Let's assume I have a graph, with several nodes and edges. Now i want to find a Path from Node A to Node B. On this way i have to take certain Edges, for example the Edge (C,D).
Edit:
Sorry if it was a little bit unclear. My question is : I want a path from A to B. Is there a Path so that all edges {a,b}, {b,c}... and so on are taken? I'm interested if that's possible with dfs. And if thats also possible with Dijkstra under the same constraint if i want the shortest path from A to B and some edges {a,b}, {b,c} in the graph are needed to be taken. Also the graph is directed.
Help would be really appreciated!
Create a list of the all the edges that you want to make sure must be navigated.
Perform a DFS starting from the source.
Everytime you pass though an edge that's in the list, mark is as "traversed".
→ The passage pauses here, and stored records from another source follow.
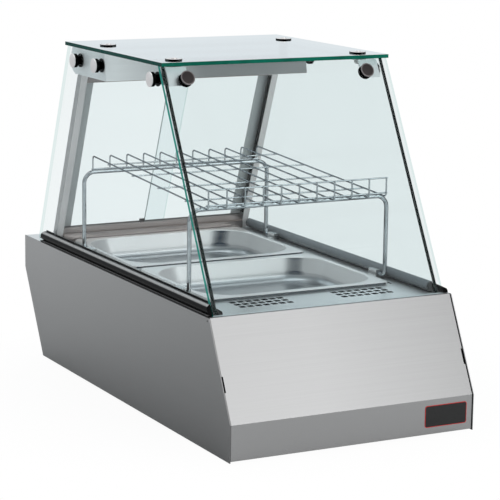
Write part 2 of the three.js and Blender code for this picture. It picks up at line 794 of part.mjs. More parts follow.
// One extrusion serves both sides: its tall part stands on the left of each side glass, its low foot on the right.
function lowProfile(face, edge, high, low) {
  const corner = edge - Math.sign(edge - face) * lowRail.round;
  return [
    [face, deckSeat], [face, deckSeat + high], [corner, deckSeat + low], [edge, deckSeat + low - lowRail.round],
    [edge, deckSeat],
  ];
}
const outerRailOf = (profile) =>
  cut(
    alongY(profile, railStart, outerRail.end),
    ahead(frontFace, -overrun, railFace + overrun, ...railCut),
    ahead(frontInner, glassEdge, railFace + overrun, ...railCut),
  );
add(leftSide, "left_outer_rail", outerRailOf(outerProfile), finish.black);
const lowOuter = lowProfile(railFace, outerRail.edge, lowRail.high, lowRail.low);
add(rightSide, "right_outer_rail", outerRailOf(lowOuter), finish.black);

const innerFace = glassIn + fit;
const lowInner = lowProfile(innerFace, innerFace + lowRail.innerWidth, lowRail.innerHigh, lowRail.innerLow);
add(
  leftSide,
  "left_inner_rail",
  cut(
    alongY(lowInner, railStart, innerRail.end),
    ahead(frontInner, innerFace - overrun, innerFace + lowRail.innerWidth + overrun, ...railCut),
  ),
  finish.black,
);
const innerMiddle = deckSeat + innerRail.height / 2;
const innerProfile = arc(0, 0, 1, -90, 90, 8).map(([u, v]) => [
  innerFace + u * innerRail.thick,
  innerMiddle + (v * innerRail.height) / 2,
]);
const innerStart = frontInner(innerMiddle + innerRail.height / 2);
add(rightSide, "right_inner_rail", alongY(innerProfile, innerStart, innerRail.end), finish.grey);

// Glass

const sideBottom = deckSeat + fit;
const sideTop = topUnder - fit;
const clampZ = topUnder - clampPlace.drop;
const sideGlass = [
  [frontInner(sideBottom), sideBottom],
  [glassBack(sideBottom), sideBottom],
  [glassBack(sideTop), sideTop],
  [frontInner(sideTop), sideTop],
];
const sidePlaces = [clampPlace.bracketSide, ...clampPlace.beamSides];
const clampHole = (u, v) => circle(u, v, clamp.hole, 12);
const sideHoles = sidePlaces.map((y) => clampHole(y, clampZ));
addPair("side_glass", alongX(sideGlass, glassOut, glassIn, sideHoles), finish.glass);

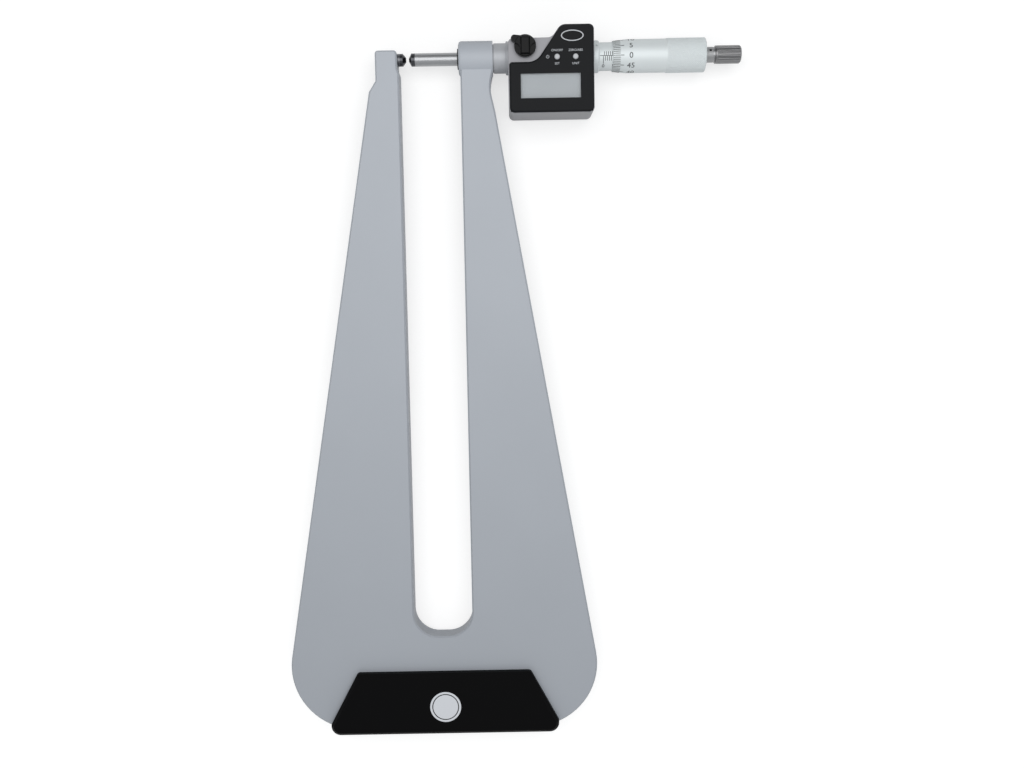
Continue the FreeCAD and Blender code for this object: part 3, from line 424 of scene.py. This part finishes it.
def clear(name):
    """The display's clear window."""
    f = Finish(name)
    haze = f.even(120, detail=3)
    return f.surface(f.mix(haze, (0.75, 0.78, 0.78), (0.85, 0.88, 0.88)),
                     Alpha=0.07, Roughness=0.12)


def liquid_crystal(name, base):
    """The blank display, with the faint streaks of its polarising film."""
    f = Finish(name)
    film = f.noise(30, 220, 30, detail=3)
    return f.surface(f.varied(film, base, 0.96, 1.04),
                     Roughness=0.35 + 0.1 * film, Specular_IOR_Level=0.2)


def solder_mask(name):
    """Green board with copper showing through as lighter tracks."""
    f = Finish(name)
    wave = f.node("ShaderNodeTexWave", {"wave_type": "BANDS", "bands_direction": "DIAGONAL"},
                  {"Vector": f.place(), "Scale": 420.0, "Distortion": 2.0}, "Fac")
    track = wave.ramp(0.55, 0.7)
    return f.surface(f.mix(track, tint(18, 74, 44), tint(40, 112, 66)),
                     Roughness=0.35 + 0.1 * track, Normal=f.bump(track, 0.03 * MM))


def rubbery(name):
    """Black rubber with a fine grain."""
    f = Finish(name)
    grains = f.even(2600, detail=3)
    return f.surface(f.mix(grains, tint(20, 20, 20), tint(34, 34, 34)),
                     Roughness=0.75 + 0.15 * (grains - 0.5), Specular_IOR_Level=0.2,
                     Normal=f.bump(grains, 0.01 * MM))


def finishes(settings):
    """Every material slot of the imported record, by its name."""
    return {
        "frame_paint": painted("frame_paint", settings.paint),
        "steel": turned("steel", settings.steel, roughness=0.36),
        "carbide": turned("carbide", settings.carbide, roughness=0.24),
        "rubber": rubbery("rubber"),
        "satin_chrome": satin("satin_chrome", settings.chrome, roughness=0.55, metal=0.3),
        "housing_grey": moulded("housing_grey", settings.housing, roughness=0.5, grain=2600,
                                depth=0.012 * MM),
        "bezel_black": moulded("bezel_black", settings.bezel, roughness=0.5, grain=2200, depth=0.008 * MM,
                               specular=0.1),
        "window": clear("window"),
        "display": liquid_crystal("display", settings.display),
        "board": solder_mask("board"),
        "switch_steel": satin("switch_steel", settings.steel, roughness=0.28),
        "rotor_brass": turned("rotor_brass", tint(206, 172, 98), roughness=0.3),
        "cell_steel": satin("cell_steel", settings.steel, roughness=0.22),
        "cover_black": moulded("cover_black", settings.bezel, roughness=0.55, grain=1800, depth=0.012 * MM,
                               specular=0.2),
        "button_grey": moulded("button_grey", settings.button, roughness=0.4, grain=2600, depth=0.006 * MM),
        "knob_black": glossy("knob_black", settings.lock),
        "ratchet_grey": satin("ratchet_grey", settings.neck, roughness=0.5, metal=0.8),
        "ratchet_dark": satin("ratchet_dark", settings.ratchet, roughness=0.36),
        "grip_black": moulded("grip_black", settings.grip, roughness=0.55, grain=1500, depth=0.012 * MM,
                              specular=0.07),
    }


def piece(name, mesh, body, material):
    """Puts a finished mesh in the scene, on the body that carries it."""
    obj = bpy.data.objects.new(name, mesh)
    bpy.context.scene.collection.objects.link(obj)
    mesh.materials.clear()
    mesh.materials.append(material)
    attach(obj, body)
    return obj


def from_bmesh(name, bm):
    """A mesh with its faces turned outwards, from a bmesh that is then freed."""
    bmesh.ops.recalc_face_normals(bm, faces=bm.faces)
    mesh = bpy.data.meshes.new(name)
    bm.to_mesh(mesh)
    bm.free()
    return mesh


def on_axis(x, turn, radius):
    """A point at a turn from the front towards the head's top, about the measuring axis."""
    return Vector((x, radius * sin(turn), radius * cos(turn)))


def wrapped_bar(bm, x_range, turn_range, radius, thick):
    """Adds a thin bar that lies on a round surface, whose radius is a function of x."""
    left, right = x_range
    start, end = turn_range
    corners = ((left, 0), (right, 0), (right, thick), (left, thick))
    steps = max(1, ceil(abs(end - start) / FACET))
    rings = []
    for step in range(steps + 1):
        turn = start + (end - start) * step / steps
        rings.append([bm.verts.new(on_axis(x, turn, radius(x) + up)) for x, up in corners])
    tube(bm, rings)


def lettering(text, height, thick):
    """Solid letters of a height, centred on the origin and standing up from z = 0."""
    curve = bpy.data.curves.new("letters", "FONT")
    curve.body = text
    curve.size = height / CAP
    curve.extrude = thick / 2
    curve.align_x = "CENTER"
    curve.resolution_u = 6
    obj = bpy.data.objects.new("letters", curve)
    bpy.context.scene.collection.objects.link(obj)
    bpy.context.view_layer.update()
    seen = obj.evaluated_get(bpy.context.evaluated_depsgraph_get())
    flat = bpy.data.meshes.new_from_object(seen)
    bm = bmesh.new()
    bm.from_mesh(flat)
    bpy.data.objects.remove(obj)
    bpy.data.curves.remove(curve)
    bpy.data.meshes.remove(flat)
    if not bm.verts:
        raise RuntimeError(f"no letters were made for {text}")
    bmesh.ops.remove_doubles(bm, verts=bm.verts, dist=0.0005 * MM)
    bmesh.ops.translate(bm, verts=bm.verts, vec=(0, -height / 2, thick / 2))
    return bm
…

When you reach the destination, check if all the edges in the list are marked as traversed.
a.) If yes, goal state reached.
b.) Else, backtrack and unmark each edge in the list while passing through them.
I have a small library of a few shortest path search algorithms. They were developed for simple undirected graphs (the normal representation - vertices and edges). Now I'd like to somehow apply them on a bit different scenario - where the maps are represented as 2-dimensional shapes, connected by shared edges (edges of the polygons, that is). In this scenario, the search can start/end either at a map object or some point (x,y). What would be the best approach? Try to apply the algorithms onto shapes? or try to extract a 'normal' graph out of the shapes (I have preprocessing time available)? Any advice would be much appreciated, as I'm really not sure which way to go, and I don't have enough time (and skill) to explore many options...
Thanks a lot
What's the "path" you're looking for? A list of the shapes to traverse? (Otherwise you just draw a straight line between start+end points.)
It's easy to preprocess it into a format where the shapes are vertices and are connected by edges when the shapes share a polygon side. Then, just pass it off to your existing library to get the answer.